## Job:
Starting at the line that has "if obj.type in" and stopping after the line that has "before = set(bpy.data.objects)", reproduce the listing below exactly; omit everything else.

## Data extract:
######

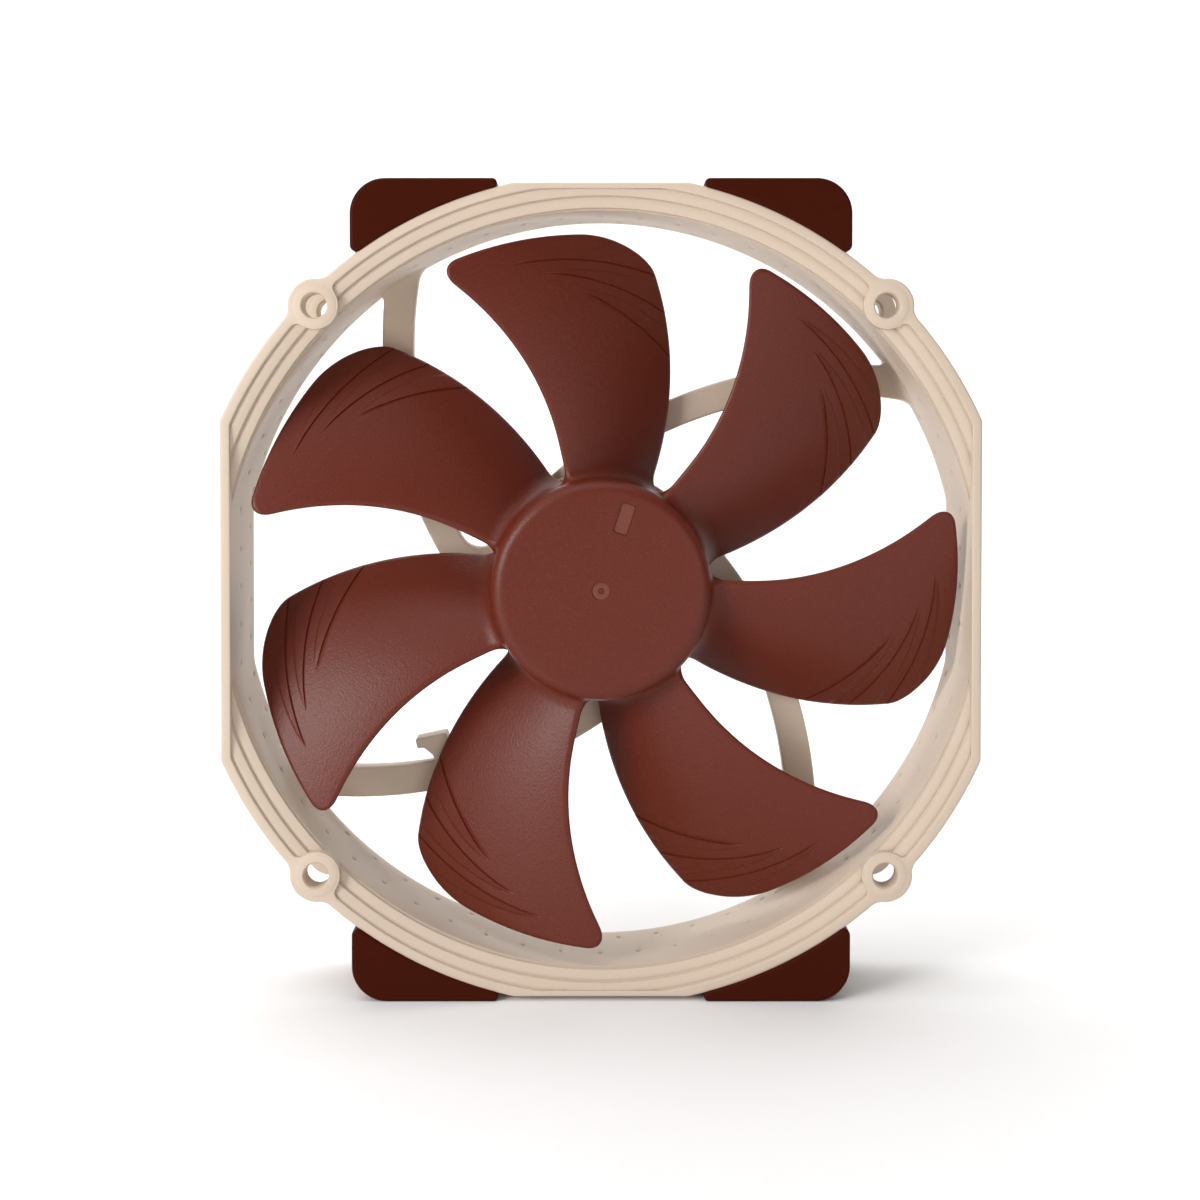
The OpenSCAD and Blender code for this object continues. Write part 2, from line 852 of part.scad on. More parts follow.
module circuit_board() {
    color([0.12, 0.32, 0.18]) upright() slab(board_front, board_rear) difference() {
        circle(board_r);
        circle(tube_r + fit_gap);
        pin_spots() circle(pin_r + 0.05);
    }
}

// A small box on the board's front, at a radius and an angle
module board_part(r, turn, length, width, height) {
    rotate(turn) slab(board_front - height, board_front - 0.02)
        translate([r, 0]) square([width, length], center = true);
}

// Middle of the board's free ring, between the bearing tube and the board's edge
board_middle = (tube_r + board_r) / 2;

module driver_chip() {
    color([0.10, 0.10, 0.11]) upright() board_part(board_middle, 300, 5, 4.4, 0.9);
}

module hall_sensor() {
    color([0.12, 0.12, 0.12]) upright() board_part(magnet_r - magnet_t / 2, 0, 3, 1.6, 0.7);
}

module capacitors() {
    color([0.70, 0.60, 0.45]) upright() {
        board_part(board_middle, 160, 3.2, 1.6, 1);
        board_part(board_middle + 1.3, 200, 3.2, 1.6, 1);
    }
}

module resistors() {
    color([0.18, 0.18, 0.20]) upright() {
        for (turn = [60, 75, 90]) board_part(board_r - 3.3, turn, 1.6, 0.8, 0.5);
    }
}

module rear_label() {
    color([0.80, 0.74, 0.64]) upright() slab(frame_depth - label_t, frame_depth) circle(label_r);
}

frame();
pad_front_top_left();
pad_front_top_right();
pad_front_bottom_left();
pad_front_bottom_right();
pad_rear_top_left();
pad_rear_top_right();
pad_rear_bottom_left();
pad_rear_bottom_right();
impeller();
rotor_yoke();
ring_magnet();
shaft_bush();
shaft();
retaining_ring();
bearing_shell();
bearing_sleeve();
seal_washer();
thrust_plate();
end_cap();
stator_core();
insulator_front();
insulator_rear();
coil_top();
coil_right();
coil_bottom();
coil_left();
terminal_pins();
circuit_board();
driver_chip();
hall_sensor();
capacitors();
resistors();
rear_label();
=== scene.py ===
# %% [markdown]
# # A case fan, finished in Blender
# A case fan is a moulded ring that holds a small motor on four thin arms, and an impeller that turns
# inside it. The CAD model already has every part at its real size. This lesson gives the visible parts
# the rounded edges, terraces, dimples and flow channels that the moulding tool leaves, and then their
# finishes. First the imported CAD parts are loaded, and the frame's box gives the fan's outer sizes.

# %% Load the frame
import json
import math

import bmesh
import bpy
import numpy as np
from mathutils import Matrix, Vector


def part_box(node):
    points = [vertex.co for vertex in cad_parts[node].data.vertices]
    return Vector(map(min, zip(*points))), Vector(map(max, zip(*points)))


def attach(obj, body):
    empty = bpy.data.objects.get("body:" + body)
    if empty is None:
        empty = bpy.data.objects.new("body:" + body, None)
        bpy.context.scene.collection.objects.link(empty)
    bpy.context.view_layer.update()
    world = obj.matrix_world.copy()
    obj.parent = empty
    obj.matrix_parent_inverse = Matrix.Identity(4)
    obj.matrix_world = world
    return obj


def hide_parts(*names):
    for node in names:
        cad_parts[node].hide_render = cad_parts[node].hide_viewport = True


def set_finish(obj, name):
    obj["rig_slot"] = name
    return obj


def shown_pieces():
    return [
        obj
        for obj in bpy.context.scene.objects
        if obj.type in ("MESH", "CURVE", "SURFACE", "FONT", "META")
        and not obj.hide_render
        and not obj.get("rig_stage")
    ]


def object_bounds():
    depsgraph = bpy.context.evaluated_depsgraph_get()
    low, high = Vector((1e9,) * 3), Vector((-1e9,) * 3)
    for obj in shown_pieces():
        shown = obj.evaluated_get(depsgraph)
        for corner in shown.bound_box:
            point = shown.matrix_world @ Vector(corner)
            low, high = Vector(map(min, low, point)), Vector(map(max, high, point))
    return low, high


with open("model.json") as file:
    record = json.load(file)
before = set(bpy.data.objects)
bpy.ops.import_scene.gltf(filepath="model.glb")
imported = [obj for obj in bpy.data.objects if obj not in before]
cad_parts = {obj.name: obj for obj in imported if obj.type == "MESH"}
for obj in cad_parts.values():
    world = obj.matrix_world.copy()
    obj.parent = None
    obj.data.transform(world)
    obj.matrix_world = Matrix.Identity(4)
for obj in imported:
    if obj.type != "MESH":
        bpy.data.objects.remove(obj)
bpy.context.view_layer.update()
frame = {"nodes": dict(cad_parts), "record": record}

# %% [markdown]
# ## Coordinates
# Everything here is worked out in millimetres, in the fan's own terms: x to the right, depth behind the
# inlet face, and z upwards. One function turns that into Blender's metres. The fan's axis runs along Y
# and the inlet face looks towards -Y, so depth simply becomes y.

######

## Correct answer:
        if obj.type in ("MESH", "CURVE", "SURFACE", "FONT", "META")
        and not obj.hide_render
        and not obj.get("rig_stage")
    ]


def object_bounds():
    depsgraph = bpy.context.evaluated_depsgraph_get()
    low, high = Vector((1e9,) * 3), Vector((-1e9,) * 3)
    for obj in shown_pieces():
        shown = obj.evaluated_get(depsgraph)
        for corner in shown.bound_box:
            point = shown.matrix_world @ Vector(corner)
            low, high = Vector(map(min, low, point)), Vector(map(max, high, point))
    return low, high


with open("model.json") as file:
    record = json.load(file)
before = set(bpy.data.objects)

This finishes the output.